Wie hat das BAG den Sachverhalt beurteilt?
Vor dem BAG hatte die Arbeitnehmerin wie auch in den Vorinstanzen mit ihrer Klage auf eine höhere Betriebsrente keinen Erfolg. Denn das BAG entschied, dass auch bei Teilzeitkräften bei einer endgehaltsbezogenen Betriebsrentenzusage auf das zuletzt maßgebliche – geringere – Gehalt abgestellt werden darf. Dies gilt aus Sicht des Gerichts selbst dann, wenn die Betriebsrentenzusage zudem die erbrachte Dienstzeit honoriert. Zur Begründung führte es aus, dass die endgehaltsbezogene Betriebsrente dem legitimen Zweck der Erhaltung des letzten im Erwerbsleben erarbeiteten Lebensstandards im Ruhestand diene.

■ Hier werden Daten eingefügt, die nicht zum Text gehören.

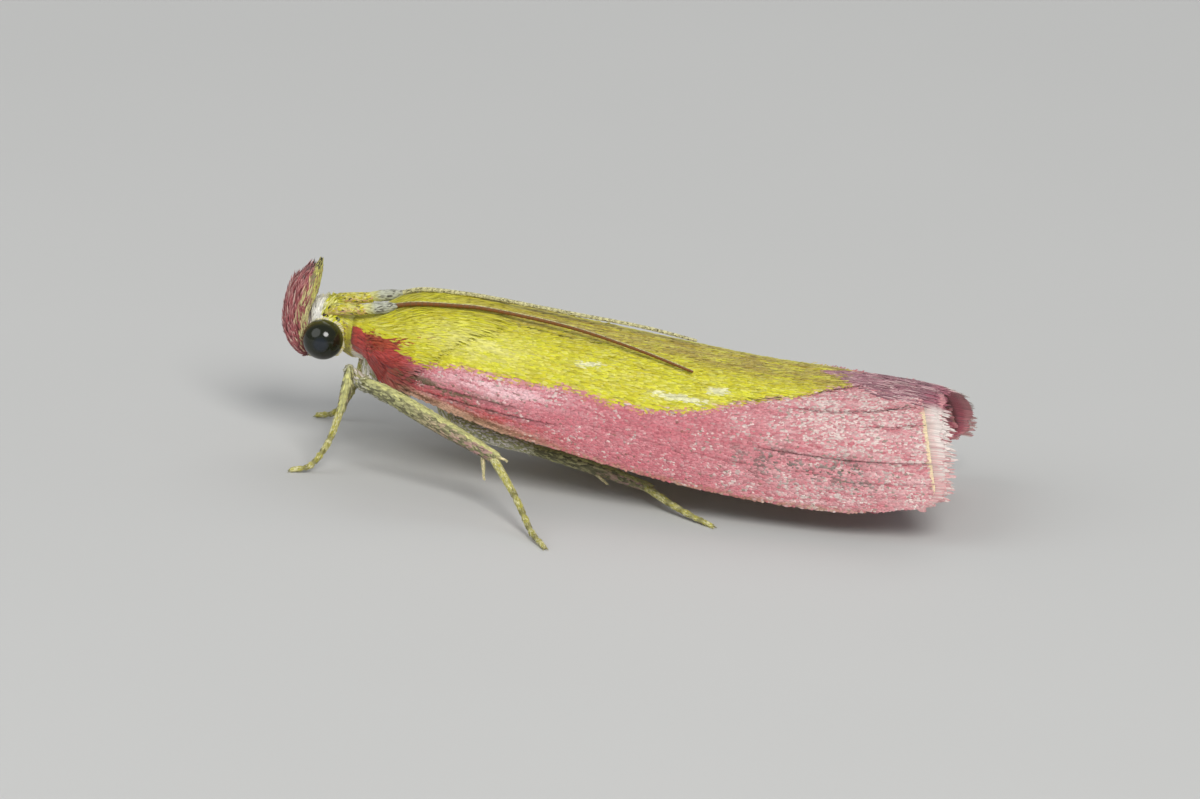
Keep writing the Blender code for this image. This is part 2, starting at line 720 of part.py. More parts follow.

Keine unzulässige Diskriminierung von Teilzeitbeschäftigten
Auch eine unzulässige Benachteiligung von Teilzeitbeschäftigten aufgrund der entsprechenden Regelung konnte das BAG nicht erkennen. Ein gewisser Schutz für Beschäftigte, die erst kurz vor der Rente ihre Arbeitszeit reduzieren, ist nach dem Urteil des BAG wohl erforderlich. Wenn jedoch – wie in diesem Fall – bei der Berechnung der Betriebsrente ein Betrachtungszeitraum von zehn Jahren vor dem Ausscheiden zugrunde gelegt werde, um den maßgeblichen durchschnittlichen Beschäftigungsumfang von Teilzeitbeschäftigten zu ermitteln, sei dies nicht zu beanstanden. Denn sofern ein Teilzeitbeschäftigter vor Beginn des Zehnjahreszeitraums im umgekehrten Fall in Vollzeit wechsele, könne er auch von einer höheren Betriebsrente profitieren. Die vorherige Teilzeittätigkeit werde dann nicht mindernd angerechnet.

i Was ist zu tun?

  • Arbeitnehmer sollten im Rahmen von Überlegungen hinsichtlich der Reduzierung ihrer Arbeitszeit auch die Regelungen ihrer betrieblichen Altersversorgung im Blick haben. Hierbei ist es sinnvoll, sich vorab zu informieren beziehungsweise beraten zu lassen, um spätere Überraschungen zu vermeiden.

Weitere Infos unter: weitblick@longial.de

Fazit

Die Berechnung einer Betriebsrente bietet regelmäßig Anlass für rechtliche Auseinandersetzungen. Insbesondere, wenn das zuletzt gezahlte Gehalt als Grundlage herangezogen wird, stehen Teilzeitbeschäftigte schlechter da. Auch wenn diese zuvor lange vollzeitbeschäftigt waren, fällt ihre Betriebsrente geringer aus. Das BAG lässt dabei einen Betrachtungszeitraum von zehn Jahren zu und gibt zu erkennen, dass es auf den zuletzt im Erwerbsleben erreichten Lebensstandard ankommt.